==== ENTRIES

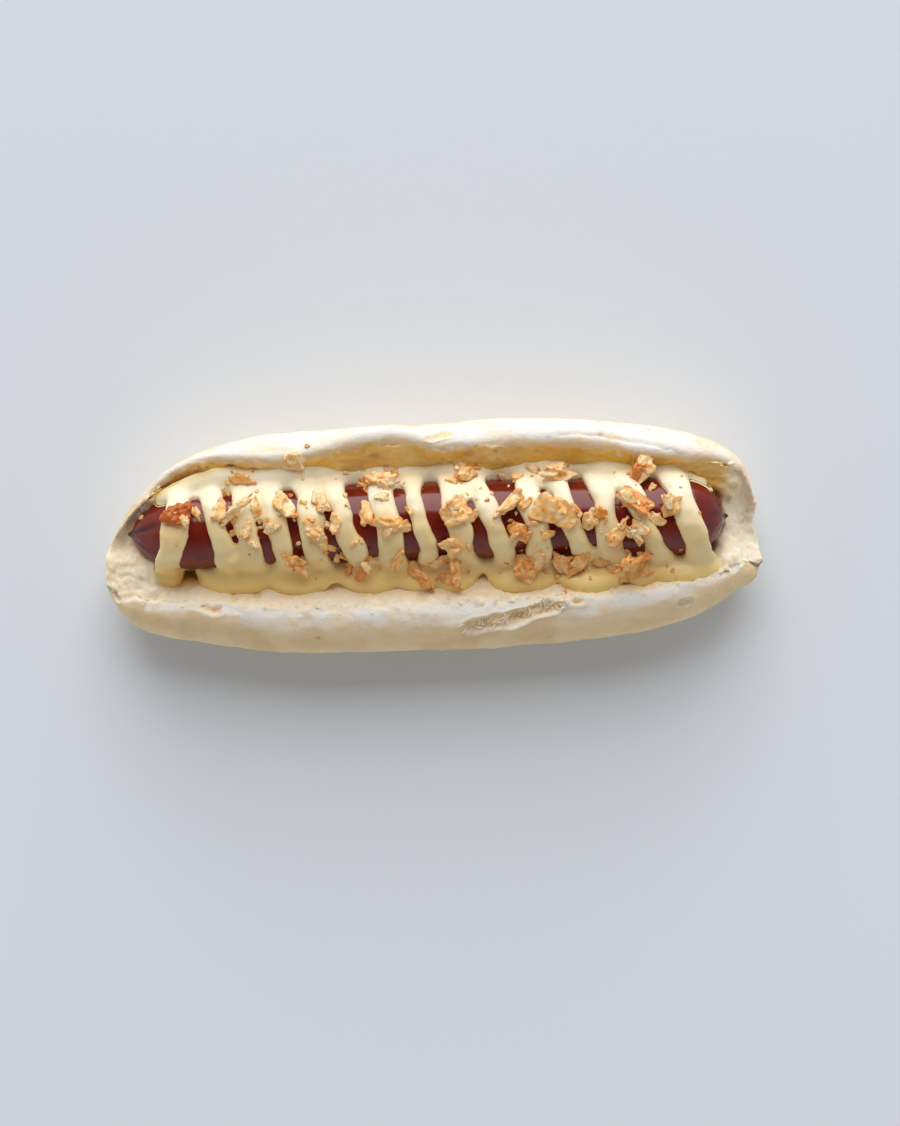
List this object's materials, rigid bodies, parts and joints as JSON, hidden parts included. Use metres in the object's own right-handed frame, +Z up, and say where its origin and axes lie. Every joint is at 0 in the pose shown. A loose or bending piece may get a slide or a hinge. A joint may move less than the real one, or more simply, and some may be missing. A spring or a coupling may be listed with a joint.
{
  "type": "hot dog",
  "caption": "Hot dog in a pale soft roll split along its top, with zigzag ribbons of melted cheese sauce and crisp fried onion.",
  "frame": {"origin": "centre of the base, at the middle of the overall length and width, on the surface it lies on", "axes": "+X along the roll, +Y from the low front half to the high back half, +Z up"},
  "size_m": [0.1992, 0.0712, 0.0425],
  "materials": {
    "roll": "floury pale crust and soft open crumb",
    "sausage": "dark red casing, shiny",
    "cheese_sauce": "melted, soft uneven gloss",
    "fried_onion": "crisp and rough, a little oily"
  },
  "bodies": {
    "root": {"roll": "roll", "sausage": "sausage", "cheese_sauce": "cheese_sauce", "onion_01": "fried_onion", "onion_02": "fried_onion", "onion_03": "fried_onion", "onion_04": "fried_onion", "onion_05": "fried_onion", "onion_06": "fried_onion", "onion_07": "fried_onion", "onion_08": "fried_onion", "onion_09": "fried_onion", "onion_10": "fried_onion", "onion_11": "fried_onion", "onion_12": "fried_onion", "onion_13": "fried_onion", "onion_14": "fried_onion", "onion_15": "fried_onion", "onion_16": "fried_onion", "onion_17": "fried_onion", "onion_18": "fried_onion", "onion_19": "fried_onion", "onion_20": "fried_onion", "onion_21": "fried_onion", "onion_22": "fried_onion", "onion_23": "fried_onion", "onion_24": "fried_onion", "onion_25": "fried_onion", "onion_26": "fried_onion", "onion_27": "fried_onion", "onion_28": "fried_onion"}
  },
  "joints": []
}
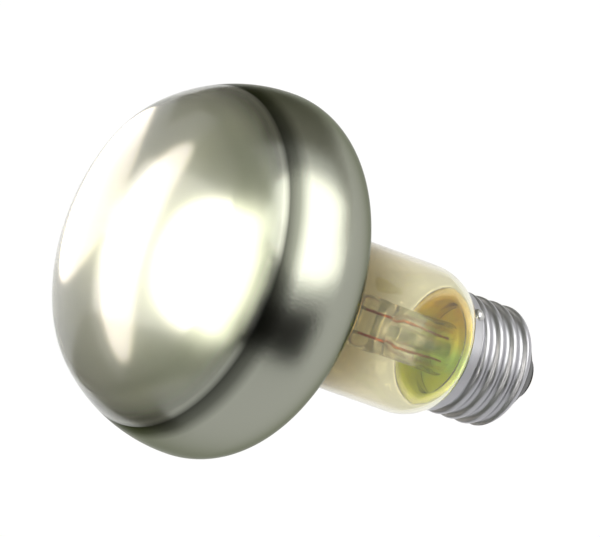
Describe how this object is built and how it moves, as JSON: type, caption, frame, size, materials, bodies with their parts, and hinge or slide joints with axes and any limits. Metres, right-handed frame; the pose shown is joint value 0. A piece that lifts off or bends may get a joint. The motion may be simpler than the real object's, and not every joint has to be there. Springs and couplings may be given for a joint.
{
  "type": "reflector basking lamp",
  "caption": "Blown glass reflector heat lamp with a mirrored head, lightly frosted window, clear neck and Edison screw cap.",
  "frame": {"origin": "flat tip of the solder on the centre contact, where the lampholder's centre spring touches", "axes": "+Z along the lamp's axis from the cap to the head; +X from the axis towards the side lead in the press; +Y completes the frame"},
  "size_m": [0.079, 0.079, 0.1104],
  "materials": {
    "envelope_glass": "clear neck, lightly frosted window, mirror coated inside round the head",
    "stem_glass": "clear",
    "tungsten": "drawn",
    "support_wire": "drawn",
    "nickel_wire": "drawn",
    "copper_wire": "drawn",
    "cement": "baked, matt",
    "shell_sheet": "rolled, bright",
    "black_glass": "moulded, glossy",
    "contact_brass": "stamped",
    "solder": "cast, satin"
  },
  "bodies": {
    "root": {"glass_envelope": "envelope_glass", "flare_stem": "stem_glass", "exhaust_tube": "stem_glass", "button_rod": "stem_glass", "filament": "tungsten", "support_wire_1": "support_wire", "support_wire_2": "support_wire", "support_wire_3": "support_wire", "support_wire_4": "support_wire", "inner_lead_side": "nickel_wire", "inner_lead_centre": "nickel_wire", "dumet_side": "copper_wire", "dumet_centre": "copper_wire", "outer_lead_side": "copper_wire", "outer_lead_centre": "copper_wire", "basing_cement": "cement", "screw_shell": "shell_sheet", "insulator": "black_glass", "centre_contact": "contact_brass", "centre_solder": "solder", "side_solder": "solder"}
  },
  "joints": []
}
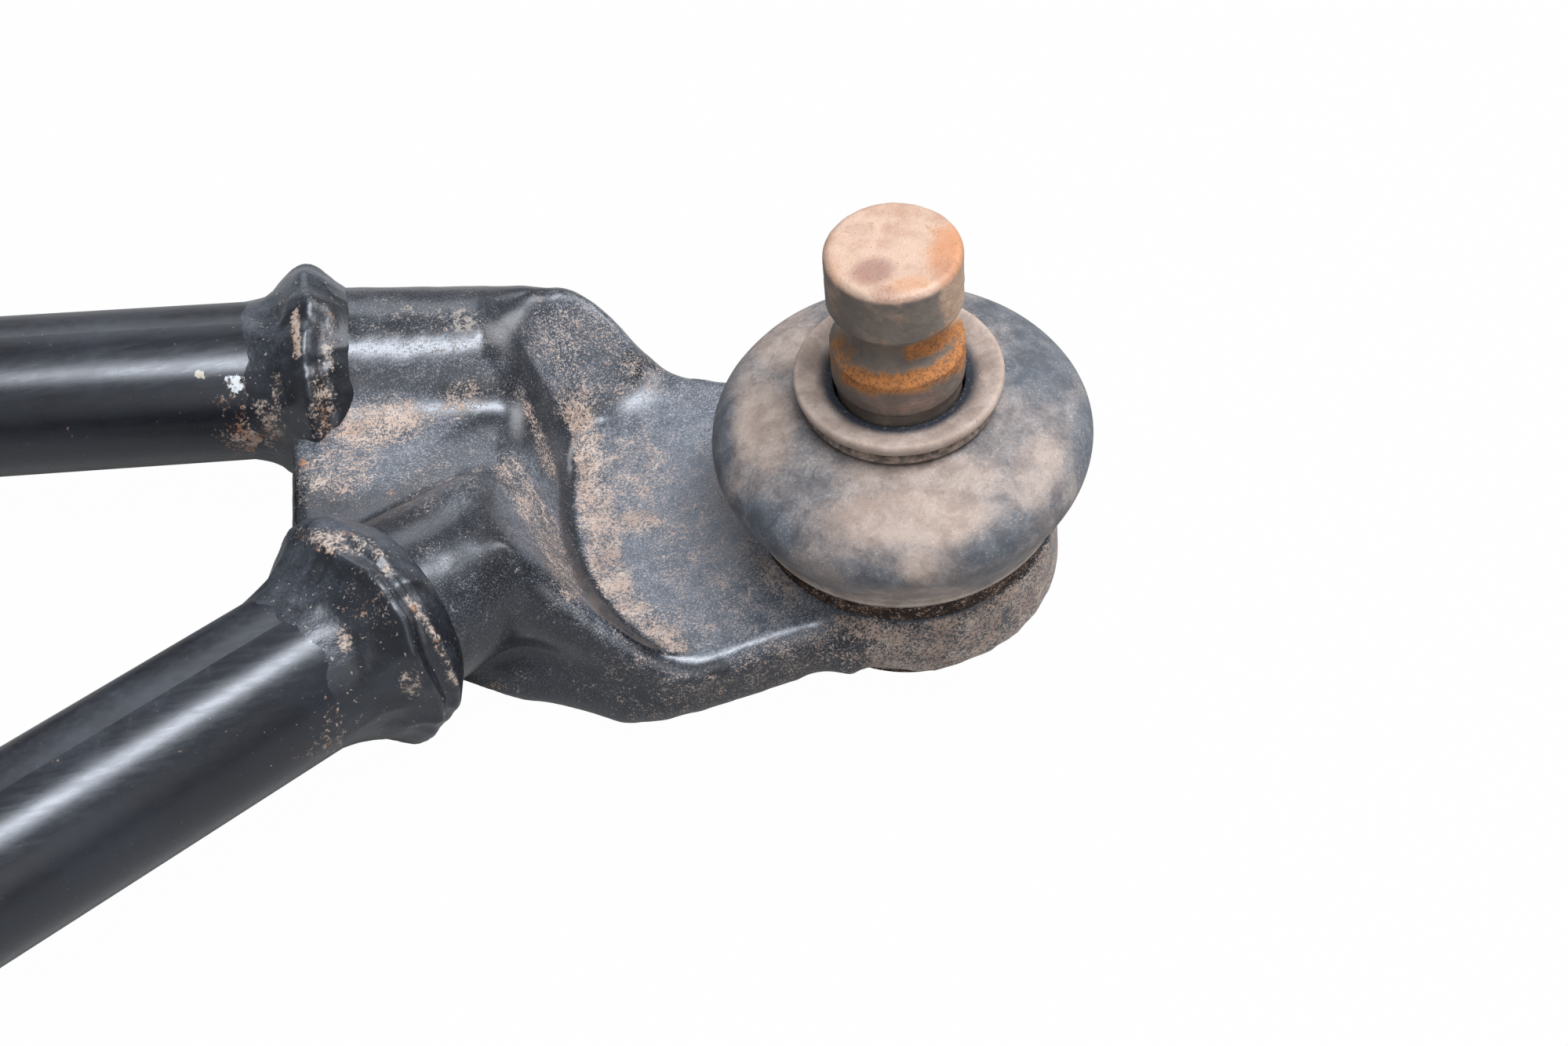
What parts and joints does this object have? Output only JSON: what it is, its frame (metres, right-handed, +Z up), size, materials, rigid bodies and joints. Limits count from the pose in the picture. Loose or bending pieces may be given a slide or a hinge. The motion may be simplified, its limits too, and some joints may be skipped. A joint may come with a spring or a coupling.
{
  "type": "a-arm",
  "caption": "Lower suspension arm: a forged knuckle with a booted ball joint, welded to tubular legs that end in bushed pivot sleeves",
  "frame": {"origin": "on the ball stud's axis, at the middle height of its pinch-bolt groove", "axes": "the two legs lie level in X and Y and run inboard along -X, +Z is up, and the rear leg is on +Y; the ball stud points up and leans 8.5 degrees inboard"},
  "size_m": [0.3741, 0.264, 0.0706],
  "materials": {
    "forged_steel": "satin",
    "painted_tube": "satin",
    "weld_paint": "satin",
    "stud_steel": "matte",
    "shell_steel": "matte",
    "cap_steel": "matte",
    "spring_steel": "satin",
    "race_plastic": "matte",
    "boot_rubber": "matte",
    "bush_plastic": "matte",
    "collar_steel": "satin"
  },
  "bodies": {
    "arm": {"knuckle_forging": "forged_steel", "ball_joint_shell": "shell_steel", "ball_joint_end_cap": "cap_steel", "snap_ring": "spring_steel", "rear_tube": "painted_tube", "rear_spigot_weld": "weld_paint", "rear_pivot_sleeve": "painted_tube", "rear_pivot_weld": "weld_paint", "rear_bush_outer": "bush_plastic", "rear_bush_inner": "bush_plastic", "front_tube": "painted_tube", "front_spigot_weld": "weld_paint", "front_pivot_sleeve": "painted_tube", "front_pivot_weld": "weld_paint", "front_bush_outer": "bush_plastic", "front_bush_inner": "bush_plastic"},
    "race": {"ball_race": "race_plastic", "dust_boot": "boot_rubber"},
    "neck_ring": {"boot_neck_ring": "spring_steel"},
    "stud": {"ball_stud": "stud_steel"},
    "rear_collar": {"rear_pivot_collar": "collar_steel"},
    "front_collar": {"front_pivot_collar": "collar_steel"}
  },
  "joints": [
    {"name": "stud_azimuth", "type": "hinge", "parent": "arm", "child": "race", "pos_m": [0.00621, 0, -0.04154], "axis": [-0.1478, 0, 0.989], "continuous": true},
    {"name": "stud_tilt", "type": "hinge", "parent": "race", "child": "neck_ring", "pos_m": [0.00621, 0, -0.04154], "axis": [0, 1, 0], "range_deg": [-24, 24], "deforming": ["dust_boot"]},
    {"name": "stud_spin", "type": "hinge", "parent": "neck_ring", "child": "stud", "pos_m": [0.00621, 0, -0.04154], "axis": [-0.1478, 0, 0.989], "continuous": true},
    {"name": "rear_pivot_turn", "type": "hinge", "parent": "arm", "child": "rear_collar", "pos_m": [-0.33, 0.1045, -0.0365], "axis": [0, 1, 0], "continuous": true},
    {"name": "front_pivot_turn", "type": "hinge", "parent": "arm", "child": "front_collar", "pos_m": [-0.33, -0.1045, -0.0365], "axis": [0, 1, 0], "continuous": true}
  ]
}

========

Return every record, word for word.

OUTPUT BELOW:
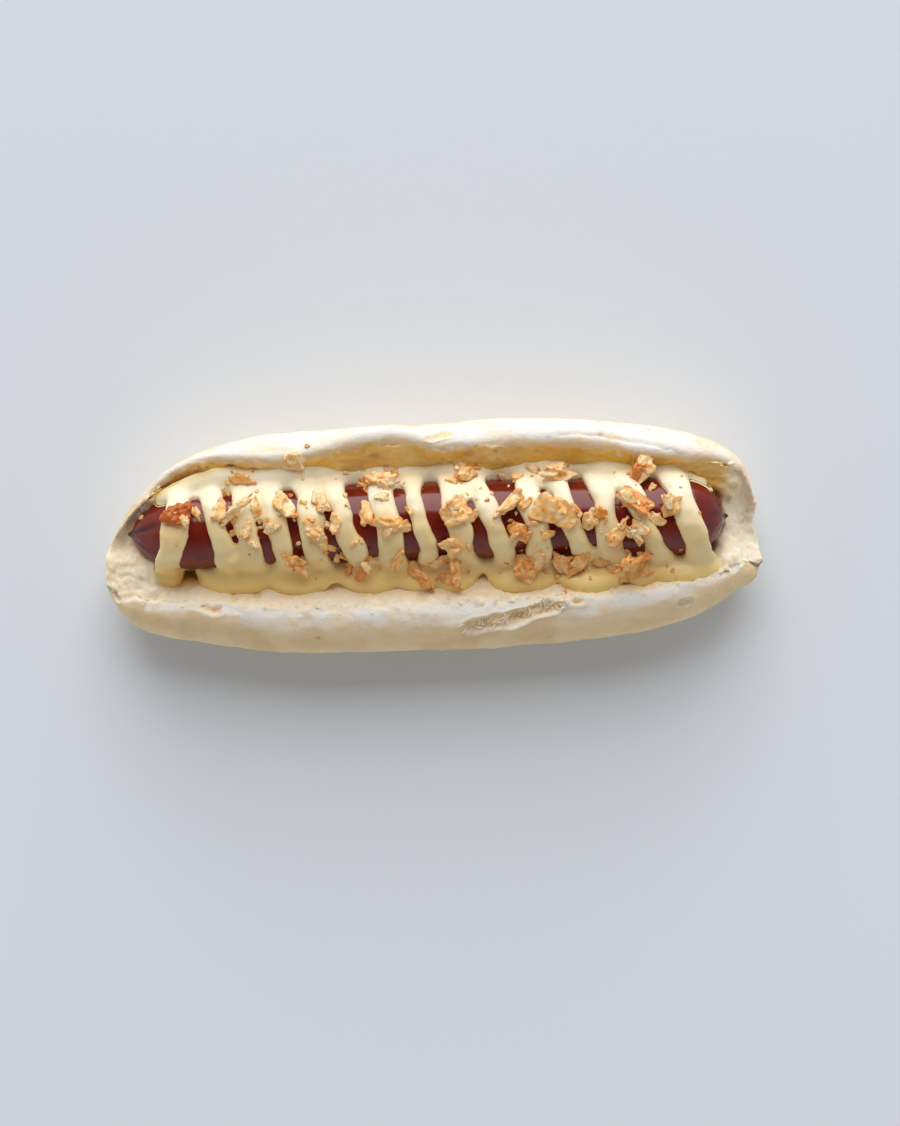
List this object's materials, rigid bodies, parts and joints as JSON, hidden parts included. Use metres in the object's own right-handed frame, +Z up, and say where its origin and axes lie. Every joint is at 0 in the pose shown. A loose or bending piece may get a slide or a hinge. A joint may move less than the real one, or more simply, and some may be missing. A spring or a coupling may be listed with a joint.
{
  "type": "hot dog",
  "caption": "Hot dog in a pale soft roll split along its top, with zigzag ribbons of melted cheese sauce and crisp fried onion.",
  "frame": {"origin": "centre of the base, at the middle of the overall length and width, on the surface it lies on", "axes": "+X along the roll, +Y from the low front half to the high back half, +Z up"},
  "size_m": [0.1992, 0.0712, 0.0425],
  "materials": {
    "roll": "floury pale crust and soft open crumb",
    "sausage": "dark red casing, shiny",
    "cheese_sauce": "melted, soft uneven gloss",
    "fried_onion": "crisp and rough, a little oily"
  },
  "bodies": {
    "root": {"roll": "roll", "sausage": "sausage", "cheese_sauce": "cheese_sauce", "onion_01": "fried_onion", "onion_02": "fried_onion", "onion_03": "fried_onion", "onion_04": "fried_onion", "onion_05": "fried_onion", "onion_06": "fried_onion", "onion_07": "fried_onion", "onion_08": "fried_onion", "onion_09": "fried_onion", "onion_10": "fried_onion", "onion_11": "fried_onion", "onion_12": "fried_onion", "onion_13": "fried_onion", "onion_14": "fried_onion", "onion_15": "fried_onion", "onion_16": "fried_onion", "onion_17": "fried_onion", "onion_18": "fried_onion", "onion_19": "fried_onion", "onion_20": "fried_onion", "onion_21": "fried_onion", "onion_22": "fried_onion", "onion_23": "fried_onion", "onion_24": "fried_onion", "onion_25": "fried_onion", "onion_26": "fried_onion", "onion_27": "fried_onion", "onion_28": "fried_onion"}
  },
  "joints": []
}
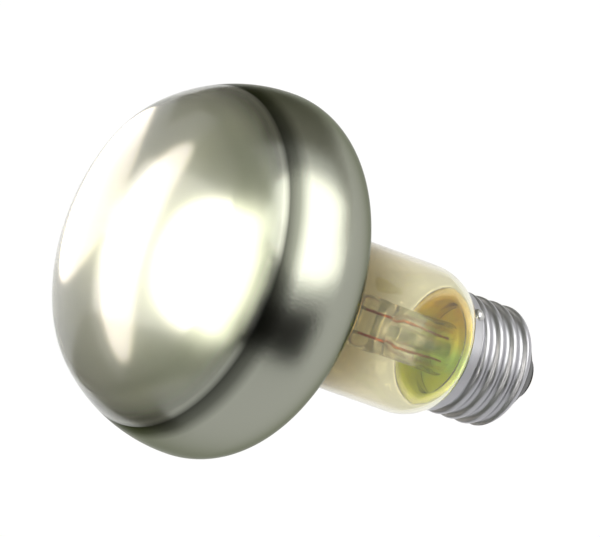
Describe how this object is built and how it moves, as JSON: type, caption, frame, size, materials, bodies with their parts, and hinge or slide joints with axes and any limits. Metres, right-handed frame; the pose shown is joint value 0. A piece that lifts off or bends may get a joint. The motion may be simpler than the real object's, and not every joint has to be there. Springs and couplings may be given for a joint.
{
  "type": "reflector basking lamp",
  "caption": "Blown glass reflector heat lamp with a mirrored head, lightly frosted window, clear neck and Edison screw cap.",
  "frame": {"origin": "flat tip of the solder on the centre contact, where the lampholder's centre spring touches", "axes": "+Z along the lamp's axis from the cap to the head; +X from the axis towards the side lead in the press; +Y completes the frame"},
  "size_m": [0.079, 0.079, 0.1104],
  "materials": {
    "envelope_glass": "clear neck, lightly frosted window, mirror coated inside round the head",
    "stem_glass": "clear",
    "tungsten": "drawn",
    "support_wire": "drawn",
    "nickel_wire": "drawn",
    "copper_wire": "drawn",
    "cement": "baked, matt",
    "shell_sheet": "rolled, bright",
    "black_glass": "moulded, glossy",
    "contact_brass": "stamped",
    "solder": "cast, satin"
  },
  "bodies": {
    "root": {"glass_envelope": "envelope_glass", "flare_stem": "stem_glass", "exhaust_tube": "stem_glass", "button_rod": "stem_glass", "filament": "tungsten", "support_wire_1": "support_wire", "support_wire_2": "support_wire", "support_wire_3": "support_wire", "support_wire_4": "support_wire", "inner_lead_side": "nickel_wire", "inner_lead_centre": "nickel_wire", "dumet_side": "copper_wire", "dumet_centre": "copper_wire", "outer_lead_side": "copper_wire", "outer_lead_centre": "copper_wire", "basing_cement": "cement", "screw_shell": "shell_sheet", "insulator": "black_glass", "centre_contact": "contact_brass", "centre_solder": "solder", "side_solder": "solder"}
  },
  "joints": []
}
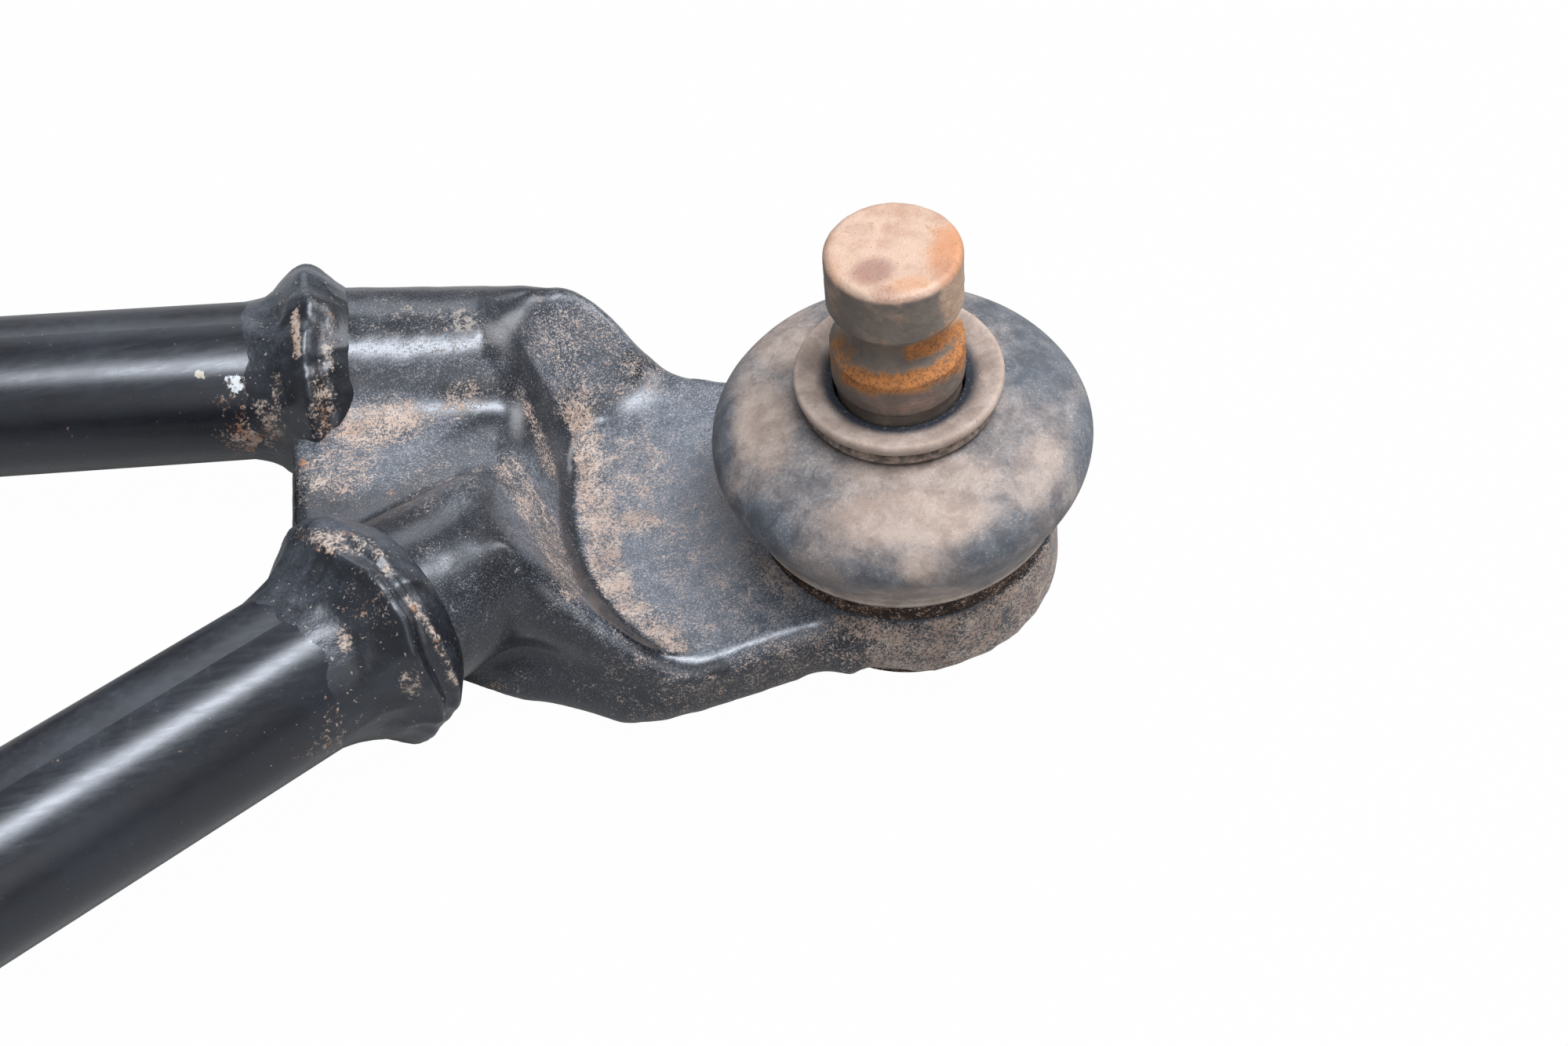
What parts and joints does this object have? Output only JSON: what it is, its frame (metres, right-handed, +Z up), size, materials, rigid bodies and joints. Limits count from the pose in the picture. Loose or bending pieces may be given a slide or a hinge. The motion may be simplified, its limits too, and some joints may be skipped. A joint may come with a spring or a coupling.
{
  "type": "a-arm",
  "caption": "Lower suspension arm: a forged knuckle with a booted ball joint, welded to tubular legs that end in bushed pivot sleeves",
  "frame": {"origin": "on the ball stud's axis, at the middle height of its pinch-bolt groove", "axes": "the two legs lie level in X and Y and run inboard along -X, +Z is up, and the rear leg is on +Y; the ball stud points up and leans 8.5 degrees inboard"},
  "size_m": [0.3741, 0.264, 0.0706],
  "materials": {
    "forged_steel": "satin",
    "painted_tube": "satin",
    "weld_paint": "satin",
    "stud_steel": "matte",
    "shell_steel": "matte",
    "cap_steel": "matte",
    "spring_steel": "satin",
    "race_plastic": "matte",
    "boot_rubber": "matte",
    "bush_plastic": "matte",
    "collar_steel": "satin"
  },
  "bodies": {
    "arm": {"knuckle_forging": "forged_steel", "ball_joint_shell": "shell_steel", "ball_joint_end_cap": "cap_steel", "snap_ring": "spring_steel", "rear_tube": "painted_tube", "rear_spigot_weld": "weld_paint", "rear_pivot_sleeve": "painted_tube", "rear_pivot_weld": "weld_paint", "rear_bush_outer": "bush_plastic", "rear_bush_inner": "bush_plastic", "front_tube": "painted_tube", "front_spigot_weld": "weld_paint", "front_pivot_sleeve": "painted_tube", "front_pivot_weld": "weld_paint", "front_bush_outer": "bush_plastic", "front_bush_inner": "bush_plastic"},
    "race": {"ball_race": "race_plastic", "dust_boot": "boot_rubber"},
    "neck_ring": {"boot_neck_ring": "spring_steel"},
    "stud": {"ball_stud": "stud_steel"},
    "rear_collar": {"rear_pivot_collar": "collar_steel"},
    "front_collar": {"front_pivot_collar": "collar_steel"}
  },
  "joints": [
    {"name": "stud_azimuth", "type": "hinge", "parent": "arm", "child": "race", "pos_m": [0.00621, 0, -0.04154], "axis": [-0.1478, 0, 0.989], "continuous": true},
    {"name": "stud_tilt", "type": "hinge", "parent": "race", "child": "neck_ring", "pos_m": [0.00621, 0, -0.04154], "axis": [0, 1, 0], "range_deg": [-24, 24], "deforming": ["dust_boot"]},
    {"name": "stud_spin", "type": "hinge", "parent": "neck_ring", "child": "stud", "pos_m": [0.00621, 0, -0.04154], "axis": [-0.1478, 0, 0.989], "continuous": true},
    {"name": "rear_pivot_turn", "type": "hinge", "parent": "arm", "child": "rear_collar", "pos_m": [-0.33, 0.1045, -0.0365], "axis": [0, 1, 0], "continuous": true},
    {"name": "front_pivot_turn", "type": "hinge", "parent": "arm", "child": "front_collar", "pos_m": [-0.33, -0.1045, -0.0365], "axis": [0, 1, 0], "continuous": true}
  ]
}